Among those endorsing the ReFormers’ Caucus ad were 29 Republicans and 82 Democrats including a star-studded list of former Republican governors – Tom Kean and Christine Todd Whitman of New Jersey, Mike Castle of Delaware and Jon Huntsman of Utah – and former Republican Defense Secretaries William Cohen of Maine and Chuck Hagel of Nebraska.
Among the Democratic ex-governors are John Corlin of Kansas, Phil Hoff of Vermont, Jim Hunt of North Carolina, Richard Lamm and Bill Ritter of Colorado, and Bob Wise of West Virginia.
The group has not yet issued a collective call for action, but they have generally agreed upon five avenues of reform, according to Roemer and former Republican Congresswoman Connie Morella of Maryland. The five-pronged strategy includes:
Five Paths To Reform
- Strengthening disclosure laws to insure full transparency of all campaign spending, using not only state and federal laws but pushing for an executive order by the President to require disclosure of campaign donations by federal contractors as well as action by agencies such as the Securities and Exchange Commission and the Internal Revenue Service to require greater disclosures;
- Aggressive enforcement of existing campaign laws and regulations, including reform of the Federal Election Commission, which has been hamstrung by partisan gridlock;
- Support for local political reforms, including state and city moves for public financing of elections and programs offering matching funds for small donors.
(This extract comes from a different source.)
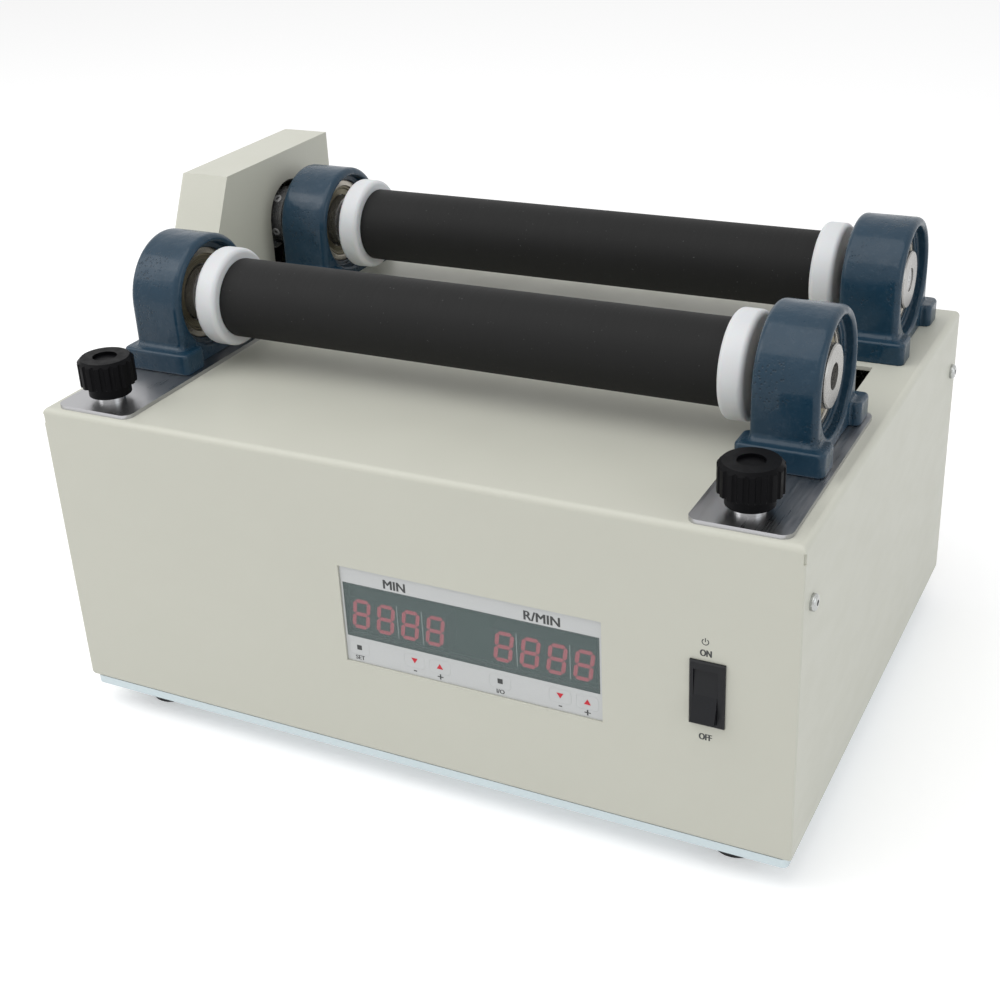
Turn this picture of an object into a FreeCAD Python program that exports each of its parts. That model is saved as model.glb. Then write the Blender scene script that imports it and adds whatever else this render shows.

- Common sense laws and rules to reduce political conflicts of interest, such as the clean election laws just passed on November 3 by voters in Maine, Seattle and San Francisco, as well as a long-established South Carolina law that bars lobbyists from making campaign contributions;
- Legal action, or a constitutional amendment if necessary, to reverse the impact of the Supreme Court’s Citizens United decision in 2010 that allowed unlimited campaign contributions from corporations, unions and other entities.
“We have the solutions. Let’s get to work,” the ReFormers’ Caucus declared. And they intend to help mobilize grass roots civic action for political reform with a campaign of speeches, blogs, opeds, and, next year, a collective call to action. It will be fascinating to see whether these insiders have more leverage than the rest of us with their former colleagues on Capitol Hill. But the battle has begun.